Abstract: Different from its counterpart outcome reward models (ORMs), which evaluate the entire responses, a process reward model (PRM) scores a reasoning trajectory step by step, providing denser and more fine grained rewards. However, training a PRM requires labels annotated at every intermediate step, presenting significant challenges for both manual and automatic data collection. This paper aims to address this challenge. Both theoretically and empirically, we show that an \textit{implicit PRM} can be obtained at no additional cost, by simply training an ORM on the cheaper response-level labels. The only assumption is to parameterize the outcome reward as the log-likelihood ratios of the policy and reference models, which can be optimized regardless of the specific choice of loss objectives. In experiments, we instantiate our implicit PRMs with various objectives and evaluate their performance on MATH. We show that our implicit PRM outperforms a strong MCTS-based baseline \textit{\'a la} Math-Shepherd using less than $1/38$ of the training data. Its performance can be further improved with majority voting. We further find that scaling up instructions and responses benefits our implicit PRM, and the latter brings a larger gain. Particularly, we find that our implicit PRM, when instantiated with the cross-entropy (CE) loss, is more data-efficient and can keep improving generation models even when trained with only one response per instruction, the setup that suffers from extreme data scarcity and imbalance. Further, instructions should be relevant to downstream tasks while the diversity of responses does not bring gains. Surprisingly, training on extra Math-Shepherd step labels brings no further improvements to our implicit PRM trained on only outcome data.

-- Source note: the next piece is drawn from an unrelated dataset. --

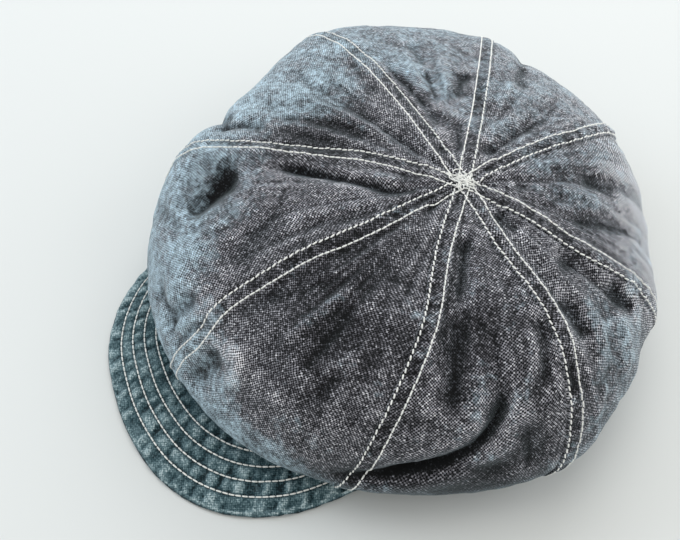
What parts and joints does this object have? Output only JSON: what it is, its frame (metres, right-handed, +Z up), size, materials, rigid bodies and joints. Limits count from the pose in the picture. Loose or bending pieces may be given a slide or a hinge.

We hope that our work will encourage a rethinking of PRM training approaches and contribute to making training PRMs more accessible.

Authors (9)

Lifan Yuan (22 papers)
Wendi Li (11 papers)
Huayu Chen (19 papers)
Ganqu Cui (39 papers)
Ning Ding (122 papers)
Kaiyan Zhang (33 papers)
Bowen Zhou (141 papers)
Zhiyuan Liu (433 papers)
Hao Peng (291 papers)

Citations (1)

View on Semantic Scholar

Summary

Implicit Process Reward Models: A Cost-Effective Approach

The paper presents a novel approach to training Process Reward Models (PRMs) efficiently by leveraging an implicit parameterization method within Outcome Reward Models (ORMs). This method foregoes the significant challenges associated with annotating intermediate steps in PRM training, which typically require labor-intensive data collection for each reasoning step.

Core Contributions

Implicit PRM Derivation: The authors propose a parameterization that employs the log-likelihood ratios of the policy and reference models. This approach enables the implementation of implicit PRMs that utilize response-level labels to train ORMs, thereby bypassing the need for fine-grained process steps. The PRM is effectively derived without additional labeling costs, making the process more accessible.
Empirical Evaluation: The paper provides empirical evidence that these implicit PRMs achieve superior performance without the extensive overhead of traditional PRM training. Using datasets like MATH, implicit PRMs instantiated with various objectives consistently outperform competitive baselines, including established models such as Math-Shepherd and AutoPSV.
Training Efficiency: The approach dramatically reduces the data collection and training overhead by 38.8 times compared to methods like Math-Shepherd that require Monte Carlo Tree Search (MCTS) for step-level data annotation. The efficiency is achieved while maintaining cutting-edge performance on best-of-N sampling tasks, crucial for tasks involving extensive mathematical reasoning.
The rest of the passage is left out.